(PROBLEM DESCRIPTION)
Copy out the lines of the records below, and only those lines, from the one with "ear_seat = ear_top_z - ear_thickness" through the one with "before = set(bpy.data.objects)", exactly as they appear.

(DATASET ENTRIES)
============
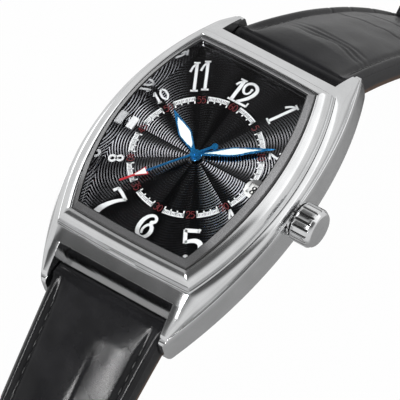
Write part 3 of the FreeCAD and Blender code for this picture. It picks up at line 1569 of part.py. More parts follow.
============
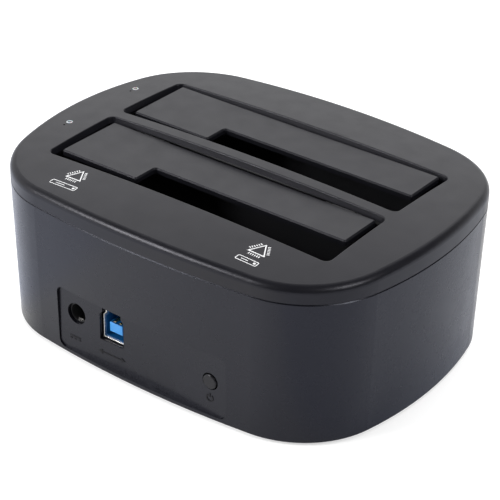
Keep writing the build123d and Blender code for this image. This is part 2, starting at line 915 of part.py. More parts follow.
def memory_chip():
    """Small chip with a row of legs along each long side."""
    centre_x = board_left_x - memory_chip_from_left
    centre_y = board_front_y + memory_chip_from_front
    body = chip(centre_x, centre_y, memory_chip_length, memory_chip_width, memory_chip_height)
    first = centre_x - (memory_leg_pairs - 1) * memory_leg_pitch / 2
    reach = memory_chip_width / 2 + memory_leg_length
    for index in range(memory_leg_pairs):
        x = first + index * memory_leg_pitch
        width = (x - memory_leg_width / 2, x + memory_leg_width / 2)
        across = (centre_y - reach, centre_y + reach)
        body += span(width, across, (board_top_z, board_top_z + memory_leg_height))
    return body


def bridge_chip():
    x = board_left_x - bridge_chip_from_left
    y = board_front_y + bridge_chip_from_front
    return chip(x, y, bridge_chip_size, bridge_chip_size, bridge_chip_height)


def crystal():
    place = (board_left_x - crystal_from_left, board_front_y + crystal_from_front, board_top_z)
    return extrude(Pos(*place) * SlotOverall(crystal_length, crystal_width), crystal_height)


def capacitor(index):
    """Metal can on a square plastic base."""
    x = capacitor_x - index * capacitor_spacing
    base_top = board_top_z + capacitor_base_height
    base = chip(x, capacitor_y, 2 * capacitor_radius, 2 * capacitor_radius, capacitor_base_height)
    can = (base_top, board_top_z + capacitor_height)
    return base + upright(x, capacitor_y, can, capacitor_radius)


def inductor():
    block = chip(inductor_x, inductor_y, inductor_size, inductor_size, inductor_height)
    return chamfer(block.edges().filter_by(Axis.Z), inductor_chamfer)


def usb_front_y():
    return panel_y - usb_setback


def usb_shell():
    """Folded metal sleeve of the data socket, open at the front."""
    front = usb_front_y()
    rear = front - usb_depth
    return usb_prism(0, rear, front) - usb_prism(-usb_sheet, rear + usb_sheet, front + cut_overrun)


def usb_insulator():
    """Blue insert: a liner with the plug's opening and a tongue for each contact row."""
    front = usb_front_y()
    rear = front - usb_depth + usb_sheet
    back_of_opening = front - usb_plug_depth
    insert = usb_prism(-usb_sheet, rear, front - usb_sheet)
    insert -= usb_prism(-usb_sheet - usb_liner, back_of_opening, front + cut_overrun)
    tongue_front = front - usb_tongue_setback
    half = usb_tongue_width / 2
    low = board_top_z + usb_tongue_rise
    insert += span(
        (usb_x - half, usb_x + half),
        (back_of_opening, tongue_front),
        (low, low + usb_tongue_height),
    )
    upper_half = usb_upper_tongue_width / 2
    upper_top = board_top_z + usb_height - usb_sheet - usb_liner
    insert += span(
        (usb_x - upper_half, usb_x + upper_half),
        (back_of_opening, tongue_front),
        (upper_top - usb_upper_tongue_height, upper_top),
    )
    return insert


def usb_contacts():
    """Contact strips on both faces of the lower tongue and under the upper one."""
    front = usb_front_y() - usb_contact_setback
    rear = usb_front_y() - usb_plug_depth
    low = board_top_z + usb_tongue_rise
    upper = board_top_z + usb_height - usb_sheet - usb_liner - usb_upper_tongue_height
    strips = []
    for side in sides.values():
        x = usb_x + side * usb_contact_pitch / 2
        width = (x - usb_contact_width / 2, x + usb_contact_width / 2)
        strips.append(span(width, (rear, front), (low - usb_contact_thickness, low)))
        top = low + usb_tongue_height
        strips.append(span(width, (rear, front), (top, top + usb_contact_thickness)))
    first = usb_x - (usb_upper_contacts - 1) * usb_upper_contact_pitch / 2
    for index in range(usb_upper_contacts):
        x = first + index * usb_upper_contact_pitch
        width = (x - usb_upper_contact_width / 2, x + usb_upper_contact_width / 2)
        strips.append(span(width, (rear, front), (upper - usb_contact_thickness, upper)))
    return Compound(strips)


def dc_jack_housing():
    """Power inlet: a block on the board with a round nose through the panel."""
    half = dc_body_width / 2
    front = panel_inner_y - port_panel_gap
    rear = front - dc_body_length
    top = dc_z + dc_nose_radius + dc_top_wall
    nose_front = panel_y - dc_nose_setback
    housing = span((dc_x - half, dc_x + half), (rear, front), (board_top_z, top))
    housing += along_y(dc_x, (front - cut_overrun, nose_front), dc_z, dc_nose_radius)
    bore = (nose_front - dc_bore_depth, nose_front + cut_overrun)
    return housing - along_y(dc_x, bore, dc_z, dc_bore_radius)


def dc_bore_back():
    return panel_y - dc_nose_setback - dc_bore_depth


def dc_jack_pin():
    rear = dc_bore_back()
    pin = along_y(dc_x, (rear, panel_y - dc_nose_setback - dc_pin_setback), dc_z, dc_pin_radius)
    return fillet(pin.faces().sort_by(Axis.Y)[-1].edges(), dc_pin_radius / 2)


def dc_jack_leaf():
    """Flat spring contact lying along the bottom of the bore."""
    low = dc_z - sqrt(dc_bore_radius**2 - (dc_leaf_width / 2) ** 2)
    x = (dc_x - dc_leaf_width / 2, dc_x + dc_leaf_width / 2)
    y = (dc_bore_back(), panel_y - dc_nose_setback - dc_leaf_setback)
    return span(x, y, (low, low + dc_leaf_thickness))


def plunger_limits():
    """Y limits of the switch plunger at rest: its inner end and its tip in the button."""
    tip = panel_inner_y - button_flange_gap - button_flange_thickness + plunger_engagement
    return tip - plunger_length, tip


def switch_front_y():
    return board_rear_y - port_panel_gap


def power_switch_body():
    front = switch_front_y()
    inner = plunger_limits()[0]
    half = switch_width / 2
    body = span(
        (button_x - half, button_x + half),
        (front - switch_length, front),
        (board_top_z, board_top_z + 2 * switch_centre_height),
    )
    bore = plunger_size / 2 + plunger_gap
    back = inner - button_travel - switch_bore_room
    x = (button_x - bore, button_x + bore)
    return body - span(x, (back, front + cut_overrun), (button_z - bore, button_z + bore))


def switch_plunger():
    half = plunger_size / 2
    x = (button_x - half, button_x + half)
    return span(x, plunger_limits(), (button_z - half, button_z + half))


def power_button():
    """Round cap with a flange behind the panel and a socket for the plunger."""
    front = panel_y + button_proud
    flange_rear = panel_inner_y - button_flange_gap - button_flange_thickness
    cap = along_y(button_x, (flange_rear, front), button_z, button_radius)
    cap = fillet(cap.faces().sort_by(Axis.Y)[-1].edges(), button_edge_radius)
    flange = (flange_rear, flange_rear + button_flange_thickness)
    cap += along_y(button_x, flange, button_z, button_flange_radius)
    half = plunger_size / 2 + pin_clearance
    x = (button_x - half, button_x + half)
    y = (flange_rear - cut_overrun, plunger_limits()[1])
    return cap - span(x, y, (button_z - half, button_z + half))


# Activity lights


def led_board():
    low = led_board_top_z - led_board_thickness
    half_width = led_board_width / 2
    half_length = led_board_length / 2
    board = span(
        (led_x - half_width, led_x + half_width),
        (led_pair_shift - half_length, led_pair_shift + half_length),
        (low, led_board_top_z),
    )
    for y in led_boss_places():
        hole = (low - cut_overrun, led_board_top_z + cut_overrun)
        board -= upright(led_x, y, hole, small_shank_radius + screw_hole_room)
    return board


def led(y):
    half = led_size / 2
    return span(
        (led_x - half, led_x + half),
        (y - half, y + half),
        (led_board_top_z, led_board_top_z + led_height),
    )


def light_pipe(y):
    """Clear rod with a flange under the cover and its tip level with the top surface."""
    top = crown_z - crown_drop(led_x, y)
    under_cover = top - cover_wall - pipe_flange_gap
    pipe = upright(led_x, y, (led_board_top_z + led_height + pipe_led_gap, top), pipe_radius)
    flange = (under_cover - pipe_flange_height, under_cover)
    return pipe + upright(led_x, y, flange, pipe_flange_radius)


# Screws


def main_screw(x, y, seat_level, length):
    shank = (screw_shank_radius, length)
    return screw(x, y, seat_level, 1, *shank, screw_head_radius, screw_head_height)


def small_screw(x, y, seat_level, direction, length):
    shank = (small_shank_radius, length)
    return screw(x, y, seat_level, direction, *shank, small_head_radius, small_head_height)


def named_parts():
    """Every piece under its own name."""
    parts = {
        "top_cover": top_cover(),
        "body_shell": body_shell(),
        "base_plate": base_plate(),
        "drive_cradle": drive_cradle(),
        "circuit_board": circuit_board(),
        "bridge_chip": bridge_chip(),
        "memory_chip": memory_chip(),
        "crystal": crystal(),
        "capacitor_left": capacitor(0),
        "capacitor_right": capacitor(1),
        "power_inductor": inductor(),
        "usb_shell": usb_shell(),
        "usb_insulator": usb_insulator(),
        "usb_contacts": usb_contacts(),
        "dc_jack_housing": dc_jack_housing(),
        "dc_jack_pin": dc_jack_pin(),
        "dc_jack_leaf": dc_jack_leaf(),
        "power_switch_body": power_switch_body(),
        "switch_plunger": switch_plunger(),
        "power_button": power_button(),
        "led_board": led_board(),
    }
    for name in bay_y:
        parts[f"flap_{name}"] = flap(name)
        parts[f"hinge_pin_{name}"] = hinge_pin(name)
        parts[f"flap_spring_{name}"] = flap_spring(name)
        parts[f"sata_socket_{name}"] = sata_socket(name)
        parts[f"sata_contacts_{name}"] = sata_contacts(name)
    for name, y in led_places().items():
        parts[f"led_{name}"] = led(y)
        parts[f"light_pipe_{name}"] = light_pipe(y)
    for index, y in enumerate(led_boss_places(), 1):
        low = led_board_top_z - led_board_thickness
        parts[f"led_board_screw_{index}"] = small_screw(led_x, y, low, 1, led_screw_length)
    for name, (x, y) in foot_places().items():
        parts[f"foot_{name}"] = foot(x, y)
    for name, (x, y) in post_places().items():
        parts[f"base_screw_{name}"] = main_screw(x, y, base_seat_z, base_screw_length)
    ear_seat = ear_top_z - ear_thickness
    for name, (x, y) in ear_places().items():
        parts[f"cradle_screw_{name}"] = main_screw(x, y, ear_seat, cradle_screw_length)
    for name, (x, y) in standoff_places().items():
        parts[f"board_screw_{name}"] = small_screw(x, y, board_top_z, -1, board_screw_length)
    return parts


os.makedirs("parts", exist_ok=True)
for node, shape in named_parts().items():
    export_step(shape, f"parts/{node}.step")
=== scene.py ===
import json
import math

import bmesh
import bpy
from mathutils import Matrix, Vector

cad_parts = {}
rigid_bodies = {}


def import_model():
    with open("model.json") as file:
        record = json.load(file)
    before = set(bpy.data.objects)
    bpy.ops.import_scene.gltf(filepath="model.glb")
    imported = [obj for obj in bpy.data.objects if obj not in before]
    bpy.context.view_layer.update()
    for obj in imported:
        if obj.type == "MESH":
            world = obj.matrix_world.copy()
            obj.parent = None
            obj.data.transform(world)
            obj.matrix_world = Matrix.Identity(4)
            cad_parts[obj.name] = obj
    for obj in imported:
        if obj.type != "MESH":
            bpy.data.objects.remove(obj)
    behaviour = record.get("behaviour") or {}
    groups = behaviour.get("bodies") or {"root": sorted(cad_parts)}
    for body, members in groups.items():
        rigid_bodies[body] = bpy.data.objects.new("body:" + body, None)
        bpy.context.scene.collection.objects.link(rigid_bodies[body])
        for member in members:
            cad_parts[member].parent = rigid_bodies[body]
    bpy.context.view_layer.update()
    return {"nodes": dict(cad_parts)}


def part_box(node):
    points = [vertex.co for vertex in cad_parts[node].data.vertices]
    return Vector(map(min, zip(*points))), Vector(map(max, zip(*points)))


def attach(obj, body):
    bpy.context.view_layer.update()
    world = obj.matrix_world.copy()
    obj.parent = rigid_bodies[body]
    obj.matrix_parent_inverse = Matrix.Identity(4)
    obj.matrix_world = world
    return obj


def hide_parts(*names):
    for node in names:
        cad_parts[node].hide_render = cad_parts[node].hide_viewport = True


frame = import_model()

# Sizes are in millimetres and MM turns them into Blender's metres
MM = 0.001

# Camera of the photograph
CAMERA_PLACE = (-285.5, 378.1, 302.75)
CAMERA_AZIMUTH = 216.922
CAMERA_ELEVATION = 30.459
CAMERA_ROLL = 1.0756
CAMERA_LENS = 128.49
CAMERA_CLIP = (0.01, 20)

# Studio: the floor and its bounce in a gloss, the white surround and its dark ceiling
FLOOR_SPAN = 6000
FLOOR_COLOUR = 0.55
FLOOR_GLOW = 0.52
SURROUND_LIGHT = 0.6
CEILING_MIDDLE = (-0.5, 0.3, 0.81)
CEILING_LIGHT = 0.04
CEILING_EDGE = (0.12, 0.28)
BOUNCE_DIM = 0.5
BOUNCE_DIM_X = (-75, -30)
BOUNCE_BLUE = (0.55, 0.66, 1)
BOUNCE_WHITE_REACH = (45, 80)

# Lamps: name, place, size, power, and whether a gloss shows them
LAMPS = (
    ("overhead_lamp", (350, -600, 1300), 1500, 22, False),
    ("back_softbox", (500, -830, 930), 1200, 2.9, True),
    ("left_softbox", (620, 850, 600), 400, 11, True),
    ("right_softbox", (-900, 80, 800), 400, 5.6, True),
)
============
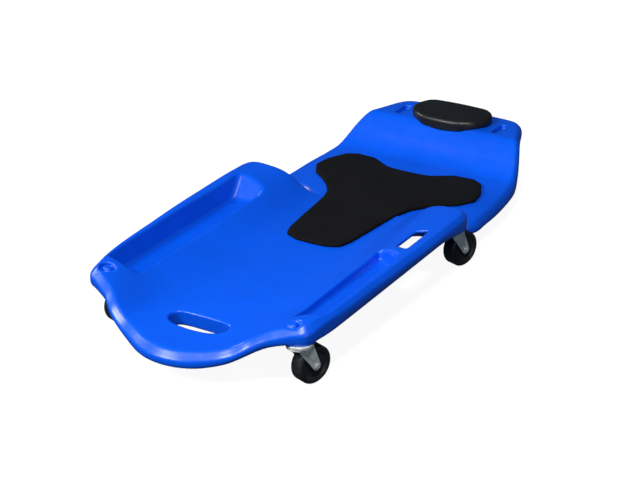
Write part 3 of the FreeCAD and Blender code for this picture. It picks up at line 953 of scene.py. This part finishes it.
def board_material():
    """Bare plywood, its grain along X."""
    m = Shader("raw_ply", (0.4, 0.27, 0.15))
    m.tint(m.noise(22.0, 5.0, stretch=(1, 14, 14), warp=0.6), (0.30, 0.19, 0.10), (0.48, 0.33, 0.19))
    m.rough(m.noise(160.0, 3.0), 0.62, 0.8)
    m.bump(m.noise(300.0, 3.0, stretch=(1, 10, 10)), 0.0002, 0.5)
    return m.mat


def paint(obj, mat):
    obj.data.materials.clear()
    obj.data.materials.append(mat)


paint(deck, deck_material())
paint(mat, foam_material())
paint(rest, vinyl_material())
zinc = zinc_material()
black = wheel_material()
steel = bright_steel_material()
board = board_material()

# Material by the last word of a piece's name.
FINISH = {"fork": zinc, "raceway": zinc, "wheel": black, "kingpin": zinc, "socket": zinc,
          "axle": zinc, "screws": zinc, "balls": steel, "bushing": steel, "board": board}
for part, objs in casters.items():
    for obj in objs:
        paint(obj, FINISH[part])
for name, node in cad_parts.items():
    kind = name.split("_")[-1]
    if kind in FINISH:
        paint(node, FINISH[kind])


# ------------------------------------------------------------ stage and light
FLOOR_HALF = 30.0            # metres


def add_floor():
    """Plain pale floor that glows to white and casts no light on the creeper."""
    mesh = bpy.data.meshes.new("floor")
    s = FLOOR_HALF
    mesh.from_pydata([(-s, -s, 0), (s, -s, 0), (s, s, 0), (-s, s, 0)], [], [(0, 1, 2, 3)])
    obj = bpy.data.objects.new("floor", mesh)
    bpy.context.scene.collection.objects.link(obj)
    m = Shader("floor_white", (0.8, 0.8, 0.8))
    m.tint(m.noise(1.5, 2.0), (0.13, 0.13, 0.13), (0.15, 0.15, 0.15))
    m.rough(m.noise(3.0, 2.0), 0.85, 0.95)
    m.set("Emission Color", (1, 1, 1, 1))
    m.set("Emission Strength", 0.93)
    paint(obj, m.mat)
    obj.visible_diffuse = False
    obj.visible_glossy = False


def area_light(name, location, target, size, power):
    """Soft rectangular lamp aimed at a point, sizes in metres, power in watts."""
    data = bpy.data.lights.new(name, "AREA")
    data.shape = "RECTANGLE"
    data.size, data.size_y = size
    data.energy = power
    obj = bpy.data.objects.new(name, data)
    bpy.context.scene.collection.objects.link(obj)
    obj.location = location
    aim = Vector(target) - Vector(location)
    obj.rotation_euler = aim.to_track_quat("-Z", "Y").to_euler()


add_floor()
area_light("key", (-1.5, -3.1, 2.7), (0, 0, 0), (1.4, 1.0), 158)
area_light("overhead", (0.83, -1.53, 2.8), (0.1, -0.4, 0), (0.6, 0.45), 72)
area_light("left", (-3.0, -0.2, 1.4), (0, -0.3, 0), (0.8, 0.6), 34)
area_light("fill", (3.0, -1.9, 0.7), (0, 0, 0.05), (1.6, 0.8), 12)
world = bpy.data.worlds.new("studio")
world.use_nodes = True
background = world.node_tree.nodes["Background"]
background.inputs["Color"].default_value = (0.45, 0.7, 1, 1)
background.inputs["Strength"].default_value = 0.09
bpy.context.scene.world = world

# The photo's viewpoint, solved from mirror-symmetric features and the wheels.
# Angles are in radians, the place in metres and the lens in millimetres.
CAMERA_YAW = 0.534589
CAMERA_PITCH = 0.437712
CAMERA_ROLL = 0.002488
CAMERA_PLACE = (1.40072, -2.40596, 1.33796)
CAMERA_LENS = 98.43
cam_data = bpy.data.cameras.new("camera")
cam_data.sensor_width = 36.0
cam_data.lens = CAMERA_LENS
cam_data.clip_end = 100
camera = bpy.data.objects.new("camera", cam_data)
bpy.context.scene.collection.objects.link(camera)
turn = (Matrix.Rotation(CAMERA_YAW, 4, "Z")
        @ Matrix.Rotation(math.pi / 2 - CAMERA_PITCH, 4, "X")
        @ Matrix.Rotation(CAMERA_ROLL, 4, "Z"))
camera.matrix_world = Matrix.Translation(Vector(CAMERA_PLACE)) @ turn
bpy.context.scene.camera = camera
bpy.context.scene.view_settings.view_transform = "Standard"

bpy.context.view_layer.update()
============
(COMPLETED EXERCISE)
    ear_seat = ear_top_z - ear_thickness
    for name, (x, y) in ear_places().items():
        parts[f"cradle_screw_{name}"] = main_screw(x, y, ear_seat, cradle_screw_length)
    for name, (x, y) in standoff_places().items():
        parts[f"board_screw_{name}"] = small_screw(x, y, board_top_z, -1, board_screw_length)
    return parts


os.makedirs("parts", exist_ok=True)
for node, shape in named_parts().items():
    export_step(shape, f"parts/{node}.step")
=== scene.py ===
import json
import math

import bmesh
import bpy
from mathutils import Matrix, Vector

cad_parts = {}
rigid_bodies = {}


def import_model():
    with open("model.json") as file:
        record = json.load(file)
    before = set(bpy.data.objects)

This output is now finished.